* **Task directions**
Write out each line in which the string "code" is present.

* **Stored records**
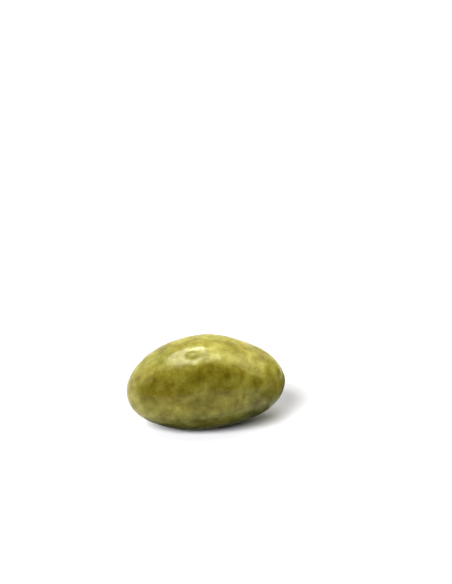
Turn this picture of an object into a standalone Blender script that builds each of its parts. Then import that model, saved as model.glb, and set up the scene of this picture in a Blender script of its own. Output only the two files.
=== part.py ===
---
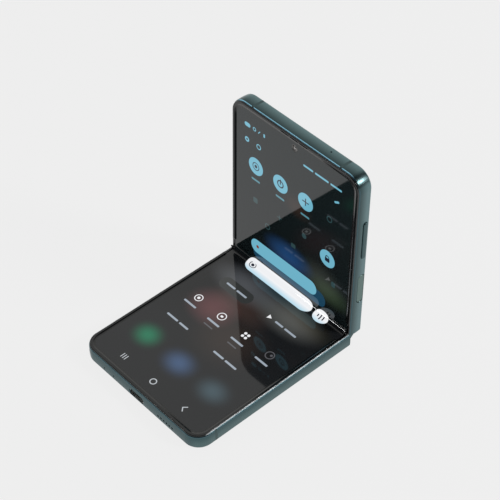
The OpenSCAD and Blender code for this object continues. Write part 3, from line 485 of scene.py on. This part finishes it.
* * *
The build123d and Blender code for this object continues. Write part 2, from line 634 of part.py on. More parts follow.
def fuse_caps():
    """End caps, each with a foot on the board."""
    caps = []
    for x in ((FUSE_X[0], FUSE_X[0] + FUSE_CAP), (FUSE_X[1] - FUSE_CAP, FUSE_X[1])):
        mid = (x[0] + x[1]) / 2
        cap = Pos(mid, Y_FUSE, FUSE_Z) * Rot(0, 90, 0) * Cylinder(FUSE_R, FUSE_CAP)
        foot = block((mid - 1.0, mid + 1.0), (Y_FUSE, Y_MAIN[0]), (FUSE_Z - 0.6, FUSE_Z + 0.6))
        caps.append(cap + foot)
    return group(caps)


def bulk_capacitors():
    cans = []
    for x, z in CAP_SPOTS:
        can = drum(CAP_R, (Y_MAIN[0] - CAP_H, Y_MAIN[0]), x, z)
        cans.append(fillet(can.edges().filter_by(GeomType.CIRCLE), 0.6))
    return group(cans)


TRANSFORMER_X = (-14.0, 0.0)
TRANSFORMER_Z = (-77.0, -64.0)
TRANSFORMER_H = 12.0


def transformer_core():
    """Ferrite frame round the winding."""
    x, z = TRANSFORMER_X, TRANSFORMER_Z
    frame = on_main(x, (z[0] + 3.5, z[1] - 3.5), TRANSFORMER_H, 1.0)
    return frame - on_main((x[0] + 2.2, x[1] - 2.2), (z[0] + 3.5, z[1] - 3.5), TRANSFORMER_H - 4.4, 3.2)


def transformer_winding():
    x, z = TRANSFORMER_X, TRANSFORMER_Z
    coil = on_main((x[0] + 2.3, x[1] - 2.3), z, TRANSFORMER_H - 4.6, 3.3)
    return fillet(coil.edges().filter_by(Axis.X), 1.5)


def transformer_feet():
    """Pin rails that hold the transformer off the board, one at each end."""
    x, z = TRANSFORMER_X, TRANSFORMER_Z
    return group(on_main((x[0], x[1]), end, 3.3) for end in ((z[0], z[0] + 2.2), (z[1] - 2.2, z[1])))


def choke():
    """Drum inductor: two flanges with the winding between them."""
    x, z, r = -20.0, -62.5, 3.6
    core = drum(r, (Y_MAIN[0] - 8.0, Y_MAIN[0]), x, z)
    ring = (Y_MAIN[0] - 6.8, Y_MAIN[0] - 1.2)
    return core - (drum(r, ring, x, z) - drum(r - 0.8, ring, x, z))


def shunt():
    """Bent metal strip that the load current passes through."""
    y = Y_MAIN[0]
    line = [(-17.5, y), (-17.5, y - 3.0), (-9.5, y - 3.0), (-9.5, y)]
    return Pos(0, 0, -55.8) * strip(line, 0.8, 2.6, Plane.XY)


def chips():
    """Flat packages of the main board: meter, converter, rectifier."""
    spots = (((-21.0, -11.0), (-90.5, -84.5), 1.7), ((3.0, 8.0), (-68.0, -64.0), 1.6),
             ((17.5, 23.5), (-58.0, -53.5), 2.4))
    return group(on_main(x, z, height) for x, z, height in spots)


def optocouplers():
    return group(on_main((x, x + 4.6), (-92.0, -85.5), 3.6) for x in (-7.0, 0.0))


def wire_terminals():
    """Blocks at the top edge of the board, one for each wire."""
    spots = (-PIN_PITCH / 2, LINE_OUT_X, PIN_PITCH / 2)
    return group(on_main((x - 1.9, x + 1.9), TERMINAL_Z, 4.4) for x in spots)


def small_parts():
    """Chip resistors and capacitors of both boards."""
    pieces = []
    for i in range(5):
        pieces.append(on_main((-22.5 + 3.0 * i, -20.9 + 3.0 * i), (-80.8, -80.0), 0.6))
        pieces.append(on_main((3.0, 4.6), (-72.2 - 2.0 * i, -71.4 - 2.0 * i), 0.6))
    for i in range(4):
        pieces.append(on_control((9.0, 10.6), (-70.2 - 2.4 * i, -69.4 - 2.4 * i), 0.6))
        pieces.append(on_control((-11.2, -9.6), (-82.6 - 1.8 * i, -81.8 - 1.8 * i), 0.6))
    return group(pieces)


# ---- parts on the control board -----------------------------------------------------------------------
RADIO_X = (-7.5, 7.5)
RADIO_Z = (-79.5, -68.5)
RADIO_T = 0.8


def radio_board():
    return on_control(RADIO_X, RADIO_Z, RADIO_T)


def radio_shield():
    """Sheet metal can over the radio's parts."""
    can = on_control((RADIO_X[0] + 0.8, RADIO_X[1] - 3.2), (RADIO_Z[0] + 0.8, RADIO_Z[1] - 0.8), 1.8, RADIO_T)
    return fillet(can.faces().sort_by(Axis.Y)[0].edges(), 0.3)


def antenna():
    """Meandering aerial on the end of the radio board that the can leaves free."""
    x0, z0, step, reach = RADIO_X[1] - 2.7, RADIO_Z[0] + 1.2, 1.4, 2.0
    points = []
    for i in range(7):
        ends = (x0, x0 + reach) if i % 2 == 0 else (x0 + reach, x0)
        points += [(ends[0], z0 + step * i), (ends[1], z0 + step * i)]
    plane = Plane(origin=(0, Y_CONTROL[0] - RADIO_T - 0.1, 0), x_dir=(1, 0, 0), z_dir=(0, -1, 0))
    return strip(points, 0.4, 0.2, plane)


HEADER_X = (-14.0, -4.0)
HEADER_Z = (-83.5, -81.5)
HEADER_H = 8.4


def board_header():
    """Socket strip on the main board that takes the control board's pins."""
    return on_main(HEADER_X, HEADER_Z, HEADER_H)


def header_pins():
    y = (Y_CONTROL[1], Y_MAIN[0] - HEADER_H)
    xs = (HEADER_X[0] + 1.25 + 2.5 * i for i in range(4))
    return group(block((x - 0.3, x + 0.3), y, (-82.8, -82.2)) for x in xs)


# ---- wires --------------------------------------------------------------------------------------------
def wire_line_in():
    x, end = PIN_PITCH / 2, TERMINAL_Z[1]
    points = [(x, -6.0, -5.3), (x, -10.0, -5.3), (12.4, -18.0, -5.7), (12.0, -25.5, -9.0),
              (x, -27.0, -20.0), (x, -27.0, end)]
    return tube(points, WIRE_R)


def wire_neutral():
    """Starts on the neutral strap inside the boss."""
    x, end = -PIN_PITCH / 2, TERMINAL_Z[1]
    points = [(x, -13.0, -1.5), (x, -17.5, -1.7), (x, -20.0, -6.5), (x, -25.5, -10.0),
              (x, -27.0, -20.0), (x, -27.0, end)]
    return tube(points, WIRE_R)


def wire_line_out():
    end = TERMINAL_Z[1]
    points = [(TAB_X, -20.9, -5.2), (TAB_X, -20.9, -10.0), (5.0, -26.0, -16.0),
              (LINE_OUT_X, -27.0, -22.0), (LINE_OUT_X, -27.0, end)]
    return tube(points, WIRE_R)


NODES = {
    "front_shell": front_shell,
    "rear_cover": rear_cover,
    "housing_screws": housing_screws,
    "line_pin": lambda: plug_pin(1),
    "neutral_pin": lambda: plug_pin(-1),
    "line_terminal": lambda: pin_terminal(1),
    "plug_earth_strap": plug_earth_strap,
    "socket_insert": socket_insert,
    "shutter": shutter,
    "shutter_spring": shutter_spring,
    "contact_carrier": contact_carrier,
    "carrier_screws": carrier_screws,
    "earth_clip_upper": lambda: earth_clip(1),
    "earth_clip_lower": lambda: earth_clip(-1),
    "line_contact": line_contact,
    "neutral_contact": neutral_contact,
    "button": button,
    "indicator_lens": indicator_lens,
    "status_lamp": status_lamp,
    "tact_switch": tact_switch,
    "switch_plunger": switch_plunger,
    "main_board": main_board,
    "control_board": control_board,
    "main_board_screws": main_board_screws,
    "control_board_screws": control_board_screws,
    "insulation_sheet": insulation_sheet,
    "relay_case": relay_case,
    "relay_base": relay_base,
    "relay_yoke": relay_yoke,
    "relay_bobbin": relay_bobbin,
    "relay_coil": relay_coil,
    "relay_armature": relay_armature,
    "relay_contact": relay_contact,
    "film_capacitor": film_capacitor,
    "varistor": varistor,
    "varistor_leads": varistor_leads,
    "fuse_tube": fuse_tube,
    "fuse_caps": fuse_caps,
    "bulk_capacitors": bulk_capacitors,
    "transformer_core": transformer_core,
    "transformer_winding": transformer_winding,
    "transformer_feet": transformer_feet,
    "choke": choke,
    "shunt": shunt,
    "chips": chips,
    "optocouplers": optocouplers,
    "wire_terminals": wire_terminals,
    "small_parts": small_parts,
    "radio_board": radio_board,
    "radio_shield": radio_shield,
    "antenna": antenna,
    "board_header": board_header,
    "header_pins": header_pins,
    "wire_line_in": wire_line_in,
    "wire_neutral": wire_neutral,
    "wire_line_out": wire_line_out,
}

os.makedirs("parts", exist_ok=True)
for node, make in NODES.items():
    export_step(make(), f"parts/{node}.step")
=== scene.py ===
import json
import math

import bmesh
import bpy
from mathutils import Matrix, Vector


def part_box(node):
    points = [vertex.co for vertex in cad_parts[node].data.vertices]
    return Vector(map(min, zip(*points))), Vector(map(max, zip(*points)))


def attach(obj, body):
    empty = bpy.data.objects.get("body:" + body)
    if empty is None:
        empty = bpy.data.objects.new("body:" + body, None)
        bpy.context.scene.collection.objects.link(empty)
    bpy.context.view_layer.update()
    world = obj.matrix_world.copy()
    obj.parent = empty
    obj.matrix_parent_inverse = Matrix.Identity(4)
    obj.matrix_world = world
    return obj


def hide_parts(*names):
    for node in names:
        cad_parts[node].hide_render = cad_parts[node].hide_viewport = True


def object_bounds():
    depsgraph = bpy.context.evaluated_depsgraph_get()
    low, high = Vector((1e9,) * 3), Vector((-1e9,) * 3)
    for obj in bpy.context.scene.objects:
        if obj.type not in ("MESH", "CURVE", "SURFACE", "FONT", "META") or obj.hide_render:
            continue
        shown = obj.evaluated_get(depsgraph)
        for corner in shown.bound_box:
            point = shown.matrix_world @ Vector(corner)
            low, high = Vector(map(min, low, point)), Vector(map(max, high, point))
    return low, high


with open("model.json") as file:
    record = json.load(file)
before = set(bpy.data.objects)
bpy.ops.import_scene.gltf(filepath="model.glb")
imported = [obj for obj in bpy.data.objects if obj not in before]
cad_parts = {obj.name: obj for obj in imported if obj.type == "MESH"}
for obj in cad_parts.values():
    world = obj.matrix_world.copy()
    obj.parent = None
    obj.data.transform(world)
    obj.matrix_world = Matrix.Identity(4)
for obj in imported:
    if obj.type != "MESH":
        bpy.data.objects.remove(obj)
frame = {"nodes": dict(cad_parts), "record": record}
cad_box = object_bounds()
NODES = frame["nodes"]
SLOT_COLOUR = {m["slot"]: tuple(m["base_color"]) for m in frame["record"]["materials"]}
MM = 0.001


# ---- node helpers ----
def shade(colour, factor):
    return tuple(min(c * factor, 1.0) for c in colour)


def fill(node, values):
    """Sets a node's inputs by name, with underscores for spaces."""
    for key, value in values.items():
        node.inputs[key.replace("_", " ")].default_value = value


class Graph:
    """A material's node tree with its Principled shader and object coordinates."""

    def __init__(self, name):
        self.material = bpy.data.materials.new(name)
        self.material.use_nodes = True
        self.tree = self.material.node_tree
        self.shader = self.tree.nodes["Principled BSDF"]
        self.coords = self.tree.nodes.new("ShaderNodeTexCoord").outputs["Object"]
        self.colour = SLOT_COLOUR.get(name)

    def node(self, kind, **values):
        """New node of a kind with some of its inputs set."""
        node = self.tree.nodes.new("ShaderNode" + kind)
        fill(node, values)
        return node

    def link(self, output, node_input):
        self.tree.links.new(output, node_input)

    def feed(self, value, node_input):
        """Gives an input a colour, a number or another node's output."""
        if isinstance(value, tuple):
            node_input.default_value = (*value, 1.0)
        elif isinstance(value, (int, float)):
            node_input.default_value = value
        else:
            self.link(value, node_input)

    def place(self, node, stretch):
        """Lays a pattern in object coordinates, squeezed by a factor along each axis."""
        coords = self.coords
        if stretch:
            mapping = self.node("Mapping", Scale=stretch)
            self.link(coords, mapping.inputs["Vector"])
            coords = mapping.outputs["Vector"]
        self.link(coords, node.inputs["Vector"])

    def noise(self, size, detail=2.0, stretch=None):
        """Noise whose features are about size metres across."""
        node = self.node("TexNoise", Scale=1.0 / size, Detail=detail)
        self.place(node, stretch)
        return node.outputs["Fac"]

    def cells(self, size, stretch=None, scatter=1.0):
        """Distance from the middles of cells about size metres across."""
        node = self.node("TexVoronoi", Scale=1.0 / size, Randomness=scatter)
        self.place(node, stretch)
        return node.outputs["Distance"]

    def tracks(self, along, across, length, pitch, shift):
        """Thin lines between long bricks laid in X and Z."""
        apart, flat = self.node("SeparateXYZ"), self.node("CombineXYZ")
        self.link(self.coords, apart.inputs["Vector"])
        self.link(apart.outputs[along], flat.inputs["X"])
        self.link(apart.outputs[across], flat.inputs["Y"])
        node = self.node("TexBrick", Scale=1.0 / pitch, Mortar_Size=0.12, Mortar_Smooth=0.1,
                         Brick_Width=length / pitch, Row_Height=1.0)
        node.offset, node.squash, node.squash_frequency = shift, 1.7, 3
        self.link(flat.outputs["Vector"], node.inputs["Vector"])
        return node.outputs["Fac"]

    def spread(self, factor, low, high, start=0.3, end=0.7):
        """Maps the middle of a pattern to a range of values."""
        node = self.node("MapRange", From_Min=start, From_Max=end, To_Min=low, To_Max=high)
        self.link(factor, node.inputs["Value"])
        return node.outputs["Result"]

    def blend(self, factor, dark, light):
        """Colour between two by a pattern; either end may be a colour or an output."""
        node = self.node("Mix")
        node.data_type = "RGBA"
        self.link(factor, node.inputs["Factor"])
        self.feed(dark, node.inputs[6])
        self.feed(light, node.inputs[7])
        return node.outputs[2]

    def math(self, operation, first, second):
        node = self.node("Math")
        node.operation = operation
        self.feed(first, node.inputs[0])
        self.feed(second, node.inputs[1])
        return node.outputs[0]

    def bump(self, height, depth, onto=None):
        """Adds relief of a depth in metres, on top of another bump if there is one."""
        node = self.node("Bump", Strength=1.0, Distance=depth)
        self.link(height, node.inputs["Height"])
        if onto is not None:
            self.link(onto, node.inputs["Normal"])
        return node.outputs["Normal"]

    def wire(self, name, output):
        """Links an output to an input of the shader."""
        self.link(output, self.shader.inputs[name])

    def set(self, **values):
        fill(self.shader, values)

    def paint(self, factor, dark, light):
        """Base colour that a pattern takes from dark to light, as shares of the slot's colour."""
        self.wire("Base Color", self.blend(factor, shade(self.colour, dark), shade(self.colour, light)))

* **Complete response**
The OpenSCAD and Blender code for this object continues. Write part 3, from line 485 of scene.py on. This part finishes it.
The build123d and Blender code for this object continues. Write part 2, from line 634 of part.py on. More parts follow.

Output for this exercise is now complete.